At Thorn, we believe digital spaces should and can be safe for every child. 

But we have arrived at a moment when the speed and scale of digital platform adoption has left many parents feeling disconnected with how their kids are navigating online spaces. That’s why we’re invested in continuing to deepen our understanding of the online risks and harms youth face today — and how those risks, along with our responses, are evolving. 

Thorn’s newest report, Self-Generated Child Sexual Abuse Material: Youth Attitudes and Experiences in 2020, represents the second in our annual monitoring research surveying kids aged 9-17 about their experiences and attitudes with self-generated sexual content. By creating a steady cadence of research and reporting, we are gaining a more holistic understanding of the risks kids face, how those risks are evolving, and what we can do to reduce potential harm.

We hope this research will inform the roadmaps of many organizations working to keep children safe online, as it will here at Thorn. 

If there’s one takeaway that we keep coming back to as we continue learning directly from youth, it’s this: parents play a critical role in educating their children about online safety. 

The time to start talking with children about these topics is now.


Risky online experiences among 9-12 year olds on the rise

Compared to 2019, in 2020, 9-12 year olds were more likely to admit that they had shared their own nudes and that they had seen the non-consensually reshared nudes of others. They were also more likely to think sharing nudes is normal among kids their age.

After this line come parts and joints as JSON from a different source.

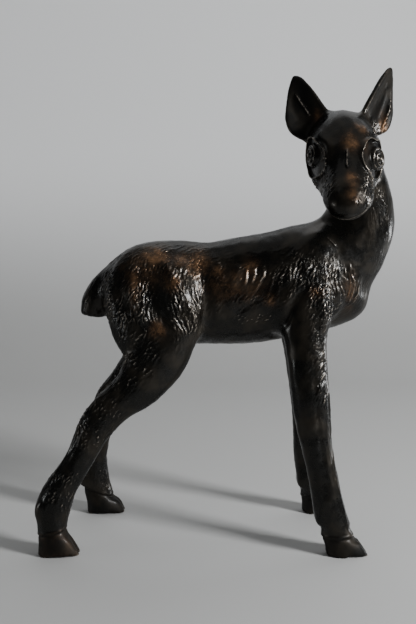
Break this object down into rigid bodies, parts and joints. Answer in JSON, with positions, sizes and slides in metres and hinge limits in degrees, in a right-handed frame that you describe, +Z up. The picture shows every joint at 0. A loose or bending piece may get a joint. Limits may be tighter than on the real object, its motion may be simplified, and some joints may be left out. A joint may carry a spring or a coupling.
{
  "type": "fawn sculpture",
  "caption": "Cast fawn standing on splayed legs, head turned to one side over the shoulder, with raised cupped ears, a short tail and chased fur.",
  "frame": {"origin": "middle of the bounding box in X and Y, on the plane of the four soles", "axes": "+X towards the breast, +Z up; the head looks to -Y"},
  "size_m": [0.344, 0.1752, 0.4619],
  "materials": {
    "bronze": "near-black brown patina under clear gloss lacquer, rubbed to copper brown on the high spots"
  },
  "bodies": {
    "root": {"fawn": "bronze"}
  },
  "joints": []
}
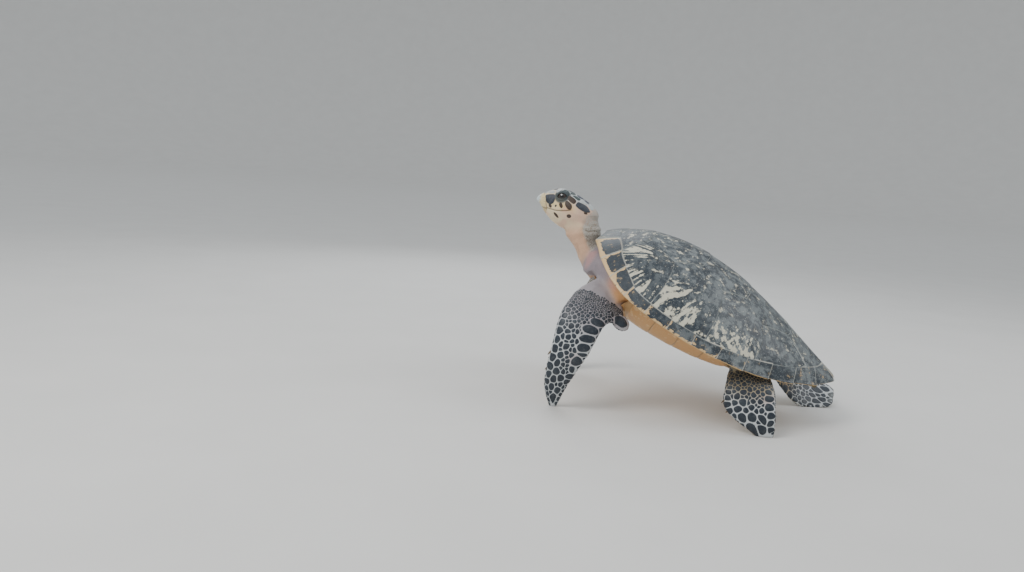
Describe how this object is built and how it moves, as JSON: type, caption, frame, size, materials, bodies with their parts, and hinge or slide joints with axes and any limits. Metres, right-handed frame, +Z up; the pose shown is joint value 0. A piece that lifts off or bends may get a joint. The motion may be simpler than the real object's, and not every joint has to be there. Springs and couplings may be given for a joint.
{
  "type": "hawksbill sea turtle model",
  "caption": "Life-size still model of a subadult hawksbill sea turtle, propped nose-up on its flippers with the head raised.",
  "frame": {"origin": "centre of the model's outline on the floor it stands on", "axes": "+X to the animal's left side, +Y towards its tail, +Z up"},
  "size_m": [0.3825, 0.6021, 0.3852],
  "materials": {
    "skin": "scaly grey skin with dark polygonal scales and pale seams",
    "head_skin": "pale cream skin with dark head scales",
    "carapace": "overlapping dark horn plates with cream streaks, part filmed and worn",
    "plastron": "yellow-orange horn plates",
    "beak": "smooth pale horn",
    "eye": "wet and dark",
    "claw": "smooth dark horn"
  },
  "bodies": {
    "root": {"head": "head_skin", "beak_upper": "beak", "beak_lower": "beak", "eye_left": "eye", "eye_right": "eye", "neck": "skin", "trunk": "skin", "tail": "skin", "flipper_front_left": "skin", "flipper_front_right": "skin", "flipper_rear_left": "skin", "flipper_rear_right": "skin", "claw_front_left_1": "claw", "claw_front_left_2": "claw", "claw_front_right_1": "claw", "claw_front_right_2": "claw", "claw_rear_left_1": "claw", "claw_rear_left_2": "claw", "claw_rear_right_1": "claw", "claw_rear_right_2": "claw", "nuchal": "carapace", "vertebral_1": "carapace", "vertebral_2": "carapace", "vertebral_3": "carapace", "vertebral_4": "carapace", "vertebral_5": "carapace", "costal_left_1": "carapace", "costal_left_2": "carapace", "costal_left_3": "carapace", "costal_left_4": "carapace", "costal_right_1": "carapace", "costal_right_2": "carapace", "costal_right_3": "carapace", "costal_right_4": "carapace", "rim_left": "carapace", "rim_right": "carapace", "plastron": "plastron"}
  },
  "joints": []
}
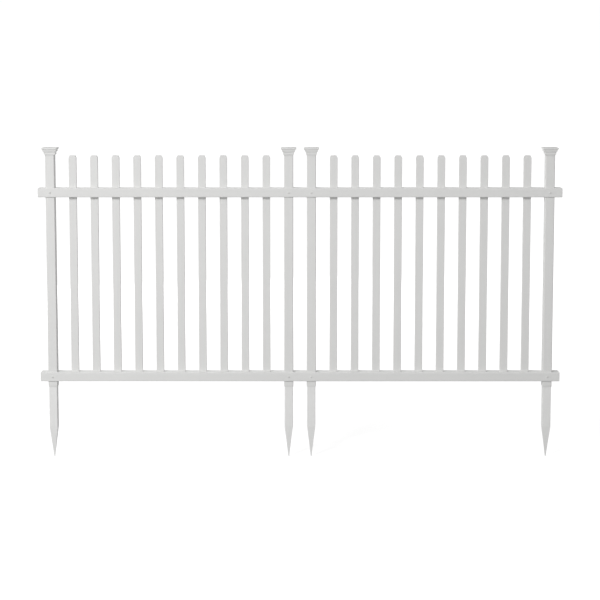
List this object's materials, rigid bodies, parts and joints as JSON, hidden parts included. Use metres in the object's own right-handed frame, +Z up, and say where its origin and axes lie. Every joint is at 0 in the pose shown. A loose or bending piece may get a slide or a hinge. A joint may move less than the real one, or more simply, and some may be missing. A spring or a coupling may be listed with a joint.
{
  "type": "picket fence panel",
  "caption": "White vinyl picket fence, butted panels with square posts, moulded post caps, clipped pickets, deep rails and pointed ground stakes.",
  "frame": {"origin": "on the foot of the left end post, in the middle of its outer wall, at ground level", "axes": "+X along the fence, -Y to the front, +Z up"},
  "size_m": [2.3368, 0.0686, 1.406],
  "materials": {
    "post_vinyl": "satin extruded",
    "rail_vinyl": "satin extruded",
    "picket_vinyl": "satin extruded",
    "cap_plastic": "satin moulded",
    "stake_plastic": "satin moulded",
    "screw_paint": "semi-gloss"
  },
  "bodies": {
    "root": {"left_end_post": "post_vinyl", "left_end_post_cap": "cap_plastic", "left_end_stake": "stake_plastic", "left_inner_post": "post_vinyl", "left_inner_post_cap": "cap_plastic", "left_inner_stake": "stake_plastic", "right_inner_post": "post_vinyl", "right_inner_post_cap": "cap_plastic", "right_inner_stake": "stake_plastic", "right_end_post": "post_vinyl", "right_end_post_cap": "cap_plastic", "right_end_stake": "stake_plastic", "left_bottom_rail": "rail_vinyl", "left_bottom_rail_end_cap": "cap_plastic", "left_top_rail": "rail_vinyl", "left_top_rail_end_cap": "cap_plastic", "left_picket_01": "picket_vinyl", "left_picket_02": "picket_vinyl", "left_picket_03": "picket_vinyl", "left_picket_04": "picket_vinyl", "left_picket_05": "picket_vinyl", "left_picket_06": "picket_vinyl", "left_picket_07": "picket_vinyl", "left_picket_08": "picket_vinyl", "left_picket_09": "picket_vinyl", "left_picket_10": "picket_vinyl", "right_bottom_rail": "rail_vinyl", "right_bottom_rail_end_cap": "cap_plastic", "right_top_rail": "rail_vinyl", "right_top_rail_end_cap": "cap_plastic", "right_picket_01": "picket_vinyl", "right_picket_02": "picket_vinyl", "right_picket_03": "picket_vinyl", "right_picket_04": "picket_vinyl", "right_picket_05": "picket_vinyl", "right_picket_06": "picket_vinyl", "right_picket_07": "picket_vinyl", "right_picket_08": "picket_vinyl", "right_picket_09": "picket_vinyl", "right_picket_10": "picket_vinyl"}
  },
  "joints": []
}
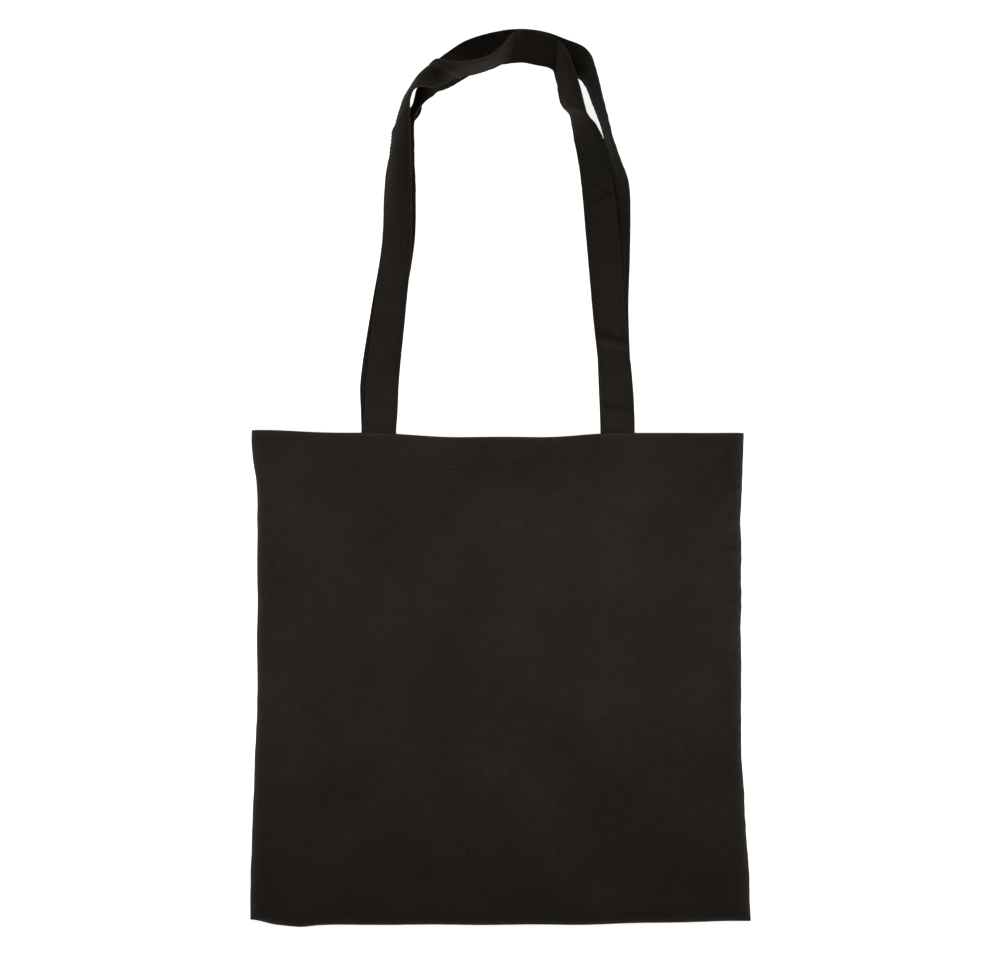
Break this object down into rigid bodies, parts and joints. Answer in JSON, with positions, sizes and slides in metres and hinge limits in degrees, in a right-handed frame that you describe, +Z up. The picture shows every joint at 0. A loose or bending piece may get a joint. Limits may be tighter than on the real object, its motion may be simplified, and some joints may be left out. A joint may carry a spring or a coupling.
{
  "type": "canvas tote bag",
  "caption": "Flat rectangular cotton canvas tote bag with a hemmed open mouth and two long sewn-on shoulder straps, lying on its back.",
  "frame": {"origin": "under the middle of the whole outline, on the surface that the bag's back lies on", "axes": "+X across the bag to its right seam, +Y from the bottom seam towards the handles, +Z up through the layers from the back panel to the front panel"},
  "size_m": [0.387, 0.696, 0.0312],
  "materials": {
    "canvas": "matte plain-weave cotton canvas, warm black",
    "strap": "matte folded canvas strap, warm black, edge stitched",
    "thread": "black spun sewing thread"
  },
  "bodies": {
    "back": {"back_panel": "canvas", "back_hem": "canvas", "back_hem_stitching": "thread", "left_seam_allowance": "canvas", "left_overlock_thread": "thread", "right_seam_allowance": "canvas", "right_overlock_thread": "thread", "bottom_seam_allowance": "canvas", "bottom_overlock_thread": "thread", "back_left_handle_tail": "strap", "back_left_tail_stitching": "thread", "back_right_handle_tail": "strap", "back_right_tail_stitching": "thread"},
    "front": {"front_panel": "canvas", "front_hem": "canvas", "front_hem_stitching": "thread", "front_left_handle_tail": "strap", "front_left_tail_stitching": "thread", "front_right_handle_tail": "strap", "front_right_tail_stitching": "thread"},
    "front_handle": {"front_handle_strap": "strap", "front_handle_outer_stitching": "thread", "front_handle_inner_stitching": "thread"},
    "back_handle": {"back_handle_strap": "strap", "back_handle_outer_stitching": "thread", "back_handle_inner_stitching": "thread"}
  },
  "joints": [
    {"name": "mouth_opening", "type": "hinge", "parent": "back", "child": "front", "pos_m": [0, -0.3485, 0.0008], "axis": [1, 0, 0], "range_deg": [0, 5.5]},
    {"name": "front_handle_swing", "type": "hinge", "parent": "front", "child": "front_handle", "pos_m": [0, 0.0346, 0.0114], "axis": [1, 0, 0], "range_deg": [0, 175]},
    {"name": "back_handle_swing", "type": "hinge", "parent": "back", "child": "back_handle", "pos_m": [0, 0.0346, -0.0004], "axis": [1, 0, 0], "range_deg": [-175, 0]}
  ]
}
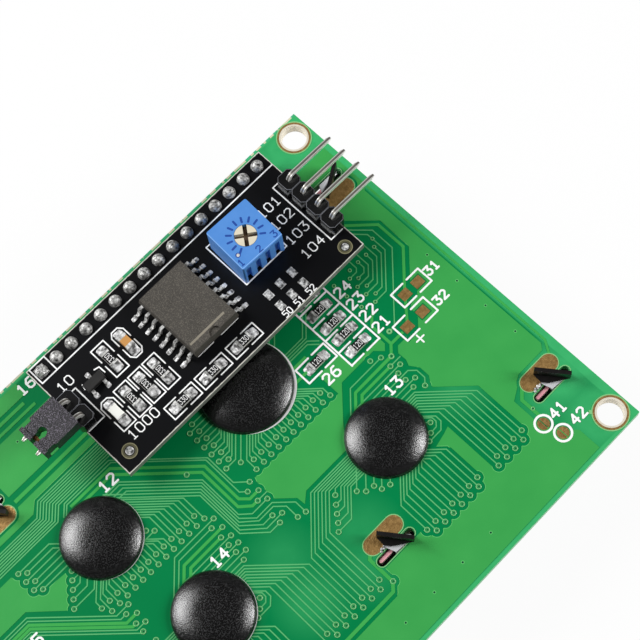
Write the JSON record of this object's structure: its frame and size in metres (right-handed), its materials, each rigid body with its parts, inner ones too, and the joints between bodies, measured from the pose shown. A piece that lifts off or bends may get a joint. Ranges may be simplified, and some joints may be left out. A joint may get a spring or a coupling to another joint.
{
  "type": "character lcd module",
  "caption": "Character display module, blue window in a metal bezel on a green board, with a small interface board standing on a pin header at its back.",
  "frame": {"origin": "centre of the bezel's front face, which lies on the surface, display side down", "axes": "+Z from the bezel's front to the back of the board, +X along the board's long side towards the four pin connector, +Y across the board towards the pin header"},
  "size_m": [0.098, 0.06, 0.0191],
  "materials": {
    "green_board": "glossy green lacquer on glass fibre board",
    "black_board": "satin black lacquer on glass fibre board",
    "bezel_metal": "satin black paint on steel sheet",
    "polarizer_blue": "glossy dark blue film",
    "polarizer_grey": "grey film",
    "cell_glass": "clear glass",
    "white_film": "matt white film",
    "clear_plate": "clear acrylic",
    "white_plastic": "matt white moulding",
    "lamp_white": "white lamp bar",
    "pink_rubber": "pink silicone strip",
    "black_plastic": "moulded black",
    "cap_black": "polished black moulding",
    "pin_metal": "tinned brass pins",
    "clip_metal": "bronze spring clip",
    "tin": "tinned leads",
    "solder": "bright solder",
    "chip_black": "moulded black",
    "resin_black": "glossy black resin",
    "blue_plastic": "blue moulding",
    "cream_plastic": "cream rotor",
    "tan_ceramic": "tan ceramic",
    "led_white": "clear lens on a white body",
    "resistor": "black glazed top with tin ends"
  },
  "bodies": {
    "module": {"main_board": "green_board", "bezel": "bezel_metal", "front_polarizer": "polarizer_blue", "front_glass": "cell_glass", "rear_glass": "cell_glass", "rear_polarizer": "polarizer_grey", "diffuser": "white_film", "light_guide": "clear_plate", "backlight_tray": "white_plastic", "backlight_leds": "lamp_white", "backlight_terminals": "tin", "contact_strip_lower": "pink_rubber", "contact_strip_upper": "pink_rubber", "header_strip": "black_plastic", "header_pins": "pin_metal", "header_solder_back": "solder", "header_solder_front": "solder", "backpack_board": "black_board", "controller_chip": "chip_black", "controller_leads": "tin", "trimmer_body": "blue_plastic", "trimmer_pins": "tin", "signal_header_block": "black_plastic", "signal_header_pins": "pin_metal", "jumper_header_block": "black_plastic", "jumper_header_pins": "pin_metal", "jumper_cap": "cap_black", "jumper_clip": "clip_metal", "capacitor": "tan_ceramic", "power_led": "led_white", "transistor_body": "chip_black", "transistor_leads": "tin", "underside_solder": "solder", "chip_cover_1": "resin_black", "chip_cover_2": "resin_black", "chip_cover_3": "resin_black", "chip_cover_4": "resin_black", "chip_cover_5": "resin_black", "board_resistor_1": "resistor", "board_resistor_2": "resistor", "board_resistor_3": "resistor", "board_resistor_4": "resistor", "board_resistor_5": "resistor", "board_resistor_6": "resistor", "backpack_resistor_1": "resistor", "backpack_resistor_2": "resistor", "backpack_resistor_3": "resistor", "backpack_resistor_4": "resistor", "backpack_resistor_5": "resistor", "backpack_resistor_6": "resistor", "backpack_resistor_7": "resistor"},
    "rotor": {"trimmer_rotor": "cream_plastic"}
  },
  "joints": [
    {"name": "trimmer_turn", "type": "hinge", "parent": "module", "child": "rotor", "pos_m": [0.0304, 0.01931, 0.0179], "axis": [0, 0, 1], "range_deg": [-130, 130]}
  ]
}
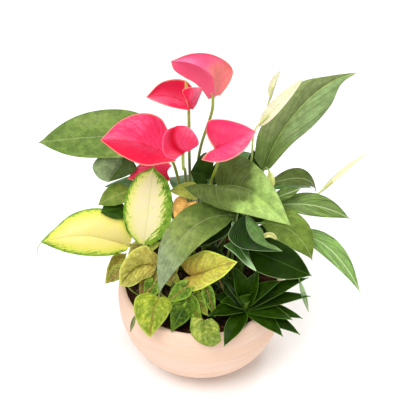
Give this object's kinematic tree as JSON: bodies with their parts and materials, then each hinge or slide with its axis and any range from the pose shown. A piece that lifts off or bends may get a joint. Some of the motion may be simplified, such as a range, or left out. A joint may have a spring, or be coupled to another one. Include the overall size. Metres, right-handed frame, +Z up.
{
  "type": "potted anthurium",
  "caption": "Mixed planting in a round clay bowl: an anthurium in flower with peace lily, dieffenbachia, arrowhead vine and compact dracaena round it.",
  "frame": {"origin": "centre of the bowl's foot, on the surface that it stands on", "axes": "+Z up out of the bowl, -Y towards the viewer of the arrangement, +X to the viewer's right"},
  "size_m": [0.4597, 0.3281, 0.5234],
  "materials": {
    "clay": "matte",
    "soil": "matte",
    "spathe_red": "gloss",
    "flower_stalk": "satin",
    "spadix": "satin",
    "anthurium_leaf": "satin",
    "lily_leaf": "satin",
    "lily_spathe": "satin",
    "lily_spike": "satin",
    "cane": "satin",
    "dieffenbachia_leaf": "satin",
    "arrowhead_leaf": "satin",
    "bronze_leaf": "satin",
    "dracaena_leaf": "gloss"
  },
  "bodies": {
    "root": {"anthurium_leaf_front": "anthurium_leaf", "anthurium_leaf_hanging": "anthurium_leaf", "anthurium_leaf_inner": "anthurium_leaf", "anthurium_leaf_left": "anthurium_leaf", "anthurium_leaf_small": "anthurium_leaf", "anthurium_leaf_under": "anthurium_leaf", "anthurium_leaves_back": "anthurium_leaf", "anthurium_spadix_centre": "spadix", "anthurium_spadix_left": "spadix", "anthurium_spadix_low_left": "spadix", "anthurium_spadix_right": "spadix", "anthurium_spadix_top": "spadix", "anthurium_spadix_upper_left": "spadix", "anthurium_spathe_centre": "spathe_red", "anthurium_spathe_left": "spathe_red", "anthurium_spathe_low_left": "spathe_red", "anthurium_spathe_right": "spathe_red", "anthurium_spathe_top": "spathe_red", "anthurium_spathe_upper_left": "spathe_red", "anthurium_stalk_centre": "flower_stalk", "anthurium_stalk_left": "flower_stalk", "anthurium_stalk_low_left": "flower_stalk", "anthurium_stalk_right": "flower_stalk", "anthurium_stalk_top": "flower_stalk", "anthurium_stalk_upper_left": "flower_stalk", "arrowhead_leaf_front": "arrowhead_leaf", "arrowhead_leaf_golden": "arrowhead_leaf", "arrowhead_leaf_inner": "arrowhead_leaf", "arrowhead_leaf_left": "arrowhead_leaf", "arrowhead_leaf_low": "arrowhead_leaf", "arrowhead_leaf_olive": "arrowhead_leaf", "arrowhead_leaf_rim": "arrowhead_leaf", "arrowhead_leaf_shade": "arrowhead_leaf", "arrowhead_leaf_tan": "arrowhead_leaf", "arrowhead_leaf_upright": "arrowhead_leaf", "bowl": "clay", "bronze_leaf": "bronze_leaf", "dieffenbachia_cane": "cane", "dieffenbachia_leaf_level": "dieffenbachia_leaf", "dieffenbachia_leaf_narrow": "dieffenbachia_leaf", "dieffenbachia_leaf_round": "dieffenbachia_leaf", "dieffenbachia_leaf_upright": "dieffenbachia_leaf", "dracaena_head": "dracaena_leaf", "lily_bud": "lily_spathe", "lily_leaf_dark": "lily_leaf", "lily_leaf_far_right": "lily_leaf", "lily_leaf_folded": "lily_leaf", "lily_leaf_front": "lily_leaf", "lily_leaf_low": "lily_leaf", "lily_leaf_olive": "lily_leaf", "lily_leaf_right": "lily_leaf", "lily_leaf_tall": "lily_leaf", "lily_leaves_back": "lily_leaf", "lily_spathe_back": "lily_spathe", "lily_spathe_left": "lily_spathe", "lily_spathe_right": "lily_spathe", "lily_spike_back": "lily_spike", "lily_spike_left": "lily_spike", "lily_spike_right": "lily_spike", "soil": "soil"}
  },
  "joints": []
}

  • 1 in 7 said they had shared their own nudes. Up from 1 in 20 in 2019.
  • 1 in 6 admitted they had seen non-consensually reshared nudes of other kids. Up from 1 in 9 in 2019.
  • 1 in 5 agreed that it’s normal for kids their age to share nudes. Up from 1 in 8 in 2019.
  • The use of secondary accounts (commonly referred to as “finstas”) designed to keep content private from some groups like caregivers or friends, was up most significantly among 9-12 year olds, who also reported the most significant drop in frequencies for following set online safety rules.



Additional key findings

While the experiences and behaviors of 9-12 year olds were striking, there were some additional results that are worth noting:


  • In 2020, among all respondents, 17% of kids reported sharing a nude photo or video with someone else, compared to 11% in 2019. 
  • Among respondents between the ages of 9 and 17 who reported sharing nudes, 50% reported sending nudes to someone they had never met in real life, and 41% believed they were sending the images to an adult. That represents a significant increase year-over-year, where 37% of kids in Thorn’s 2019 survey had said they shared nudes with someone they only knew online.
  • LGBTQ+ youth were nearly three times as likely to share their own sexually-explicit content versus their non LGBTQ+ peers. 


Click here to read the full report.


What parents can do today

While conversations around digital safety are important for a child of any age who has access to technology, these findings may feel overwhelming for parents who have children in this age group.

To help support parents and caregivers who may be feeling overwhelmed, we recently launched Thorn for Parents to help guide earlier, more frequent and judgment-free conversations with kids about digital safety.

The most important and impactful thing parents can do today is to simply have a conversation with their kids. Thorn for Parents offers age-appropriate discussion guides, conversation starters, and topic overviews so parents can feel more comfortable with these  potentially awkward conversations.

Here are a few ideas for parents to get started:


  • Learn more about how childhood development and technology intersect. Scroll through this timeline to explore how children develop through a digital lens.
  • Ask your child what their favorite thing is to do online. Conversations around the basics of digital safety can happen organically and don’t have to dive right into uncomfortable subjects. Try the conversation script here to get started.
  • Start asking your child for permission before posting their image online. This teaches them that where their images are posted is their choice, reinforcing that they hold ownership and choice over their own bodies. Learn more about digital consent here.


Reframing the conversation around kids and digital safety

The digital safety of children has become a prominent discussion point recently. For example, a recent poll found that 85% of respondents were “very nervous” about the effects of social media on children.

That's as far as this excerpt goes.